Neben der mit den anderen sachsen-ernestinischen Herzogtümern gemeinschaftlich unterhaltenen Landesuniversität in Jena bestehen im Herzogtum Sachsen-Altenburg Gymnasien in Altenburg und Eisenberg, ein Realgymnasium in Altenburg, ein Schullehrerseminar, eine Handelsschule, ein Institut für Erziehung adliger Fräulein, eine höhere Mädchenschule, eine Kunst- und Handwerksschule, eine landwirtschaftliche Schule und ein Technikum in Altenburg, eine Baugewerbeschule in Roda sowie Handelsschulen in Schmölln und Eisenberg. Um 1900 bestehen 182 Bürger- und Volksschulen. Kultureller Mittelpunkt des Herzogtums ist die Residenzstadt Altenburg. 1839 bildet sich dort die "Geschichts- und Altertumsforschende Gesellschaft des Osterlandes". 1871 erhält das Herzogliche Hoftheater einen Neubau. 1876 wird mit dem "Lindenau-Museum" ein Kunstmuseum mit angeschlossener Zeichen- und Modellierschule eingerichtet.

 

Zugehörigkeit zu Staatengemeinschaften, Zollsystemen und Zollvereinen

Bei der Staatsgründung 1826 gehört Sachsen-Altenburg dem Deutschen Bund an. Im Plenum der Bundesversammlung (Bundestag) führt das Herzogtum eine eigene Stimme. Im "Engeren Rat" teilt es sich dagegen eine Stimme mit den anderen herzoglich-sächsischen Häusern Sachsen-Weimar-Eisenach, Sachsen-Meiningen und Sachsen-Coburg und Gotha. Im Jahre 1828 wird Sachsen-Altenburg Mitglied des Mitteldeutschen Handelsvereins. 1833 schließt sich das Herzogtum dem Thüringischen Zoll- und Handelsverein an und wird über diesen 1834 Gründungsmitglied des Deutschen Zollvereins. Im Deutschen Krieg 1866 kämpft Sachsen-Altenburg auf preußischer Seite und tritt dem Norddeutschen Bund bei. 1871 wird Sachsen-Altenburg Bundesstaat des Deutschen Reichs. Im Bundesrat besitzt das Herzogtum eine Stimme und ist im Reichstag durch einen Abgeordneten vertreten.

 

Territoriale Entwicklung ab 1914/Kulturerbe

Im Zuge der revolutionären Ereignisse ruft der am 9. November 1918 gebildete Arbeiter- und Soldatenrat Sachsen-Altenburgs am 10. November während einer großen Volksversammlung die Republik aus, ohne dass der regierende Herzog bereits abgedankt hätte.

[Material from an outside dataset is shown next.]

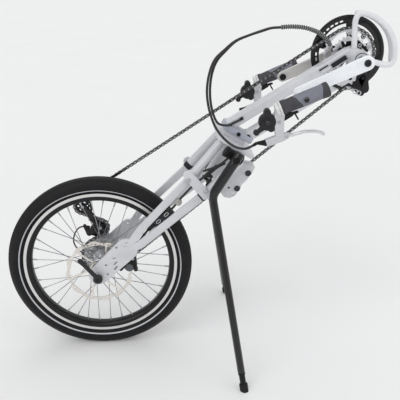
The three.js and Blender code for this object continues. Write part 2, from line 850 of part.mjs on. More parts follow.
function makeHoop(boom) {
  const arc = (y, fromAngle, toAngle) => {
    const points = [];
    const stepCount = Math.round(Math.abs(fromAngle - toAngle) / hoopStepAngle);
    for (let i = 0; i <= stepCount; i += 1) {
      const turn = fromAngle + ((toAngle - fromAngle) * i) / stepCount;
      points.push(vector(shift(bracketFromHub, turn, hoopRadius), y));
    }
    return points;
  };
  const legAt = (turn, reach) => vector(shift(bracketFromHub, turn, reach), 0);
  const root = shellRadius + gap;
  const near = [legAt(hoopStartAngle, root), legAt(hoopStartAngle, hoopRadius * hoopLegShare),
    legAt(hoopStartAngle, hoopRadius - 2 * hoopTubeRadius),
    ...arc(0, hoopStartAngle - hoopBendAngle, hoopEndAngle + hoopBendAngle),
    legAt(hoopEndAngle, hoopRadius - 2 * hoopTubeRadius), legAt(hoopEndAngle, hoopRadius * hoopLegShare),
    legAt(hoopEndAngle, root)];
  const far = arc(hoopFarOffset, hoopBarAngles[0], hoopBarAngles[2]);
  const bars = hoopBarAngles.map((turn) => pin(shift(bracketFromHub, turn, hoopRadius), 0, hoopFarOffset,
    hoopBarRadius, rodFacetCount));
  const nearTube = cut(swept(near, hoopTubeRadius, hoopNearStepCount),
    pin(bracketFromHub, -2 * hoopTubeRadius, 2 * hoopTubeRadius, shellRadius + gap, hubFacetCount));
  piece(boom, 'guard_hoop', join(nearTube, swept(far, hoopTubeRadius, hoopFarStepCount), ...bars), 'paint');
}

// Crankset, about the bracket axle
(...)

Nach Verhandlungen mit dem Arbeiter- und Soldatenrat, den Parteien und Gewerkschaften ernennt Ernst II. von Sachsen-Altenburg (1871-1955) am 13. November als letzte Amtshandlung eine neue Regierung und verkündet anschließend seinen Verzicht auf den Thron des Herzogtums. Mit Inkrafttreten des Gemeinschaftsvertrags am 4. Januar 1920 geht die Republik Sachsen-Altenburg im neugeschaffenen Land Thüringen mit der Hauptstadt Weimar auf. Der Landtag in Sachsen-Altenburg entscheidet sich Ende April 1920 für die Einrichtung einer "Landesanstalt zur Förderung der Volksbildung", die für Landestheater und Landeskapelle, die bedeutenden Museen und Sammlungen, für Bau-, Kultur- und Naturdenkmale, Kunst, Wissenschaft und Gewerbe zuständig sein soll.
Heute ist das "Altenburger Land" einer der 23 Landkreise und kreisfreien Städte des Bundeslandes Thüringen. Der Landkreis hat eine Fläche von 569km² und Ende 2003 rund 110.000 Einwohner. Das ehemalige Altenburger Residenzschloss beherbergt heute ein Schlossmuseum zur Geschichte des Altenburger Landes, ein Trachtenmuseum, ein Spielkartenmuseum und das Staatsarchiv. Das Herzogliche Theatergebäude wird noch heute als Spielstätte genutzt.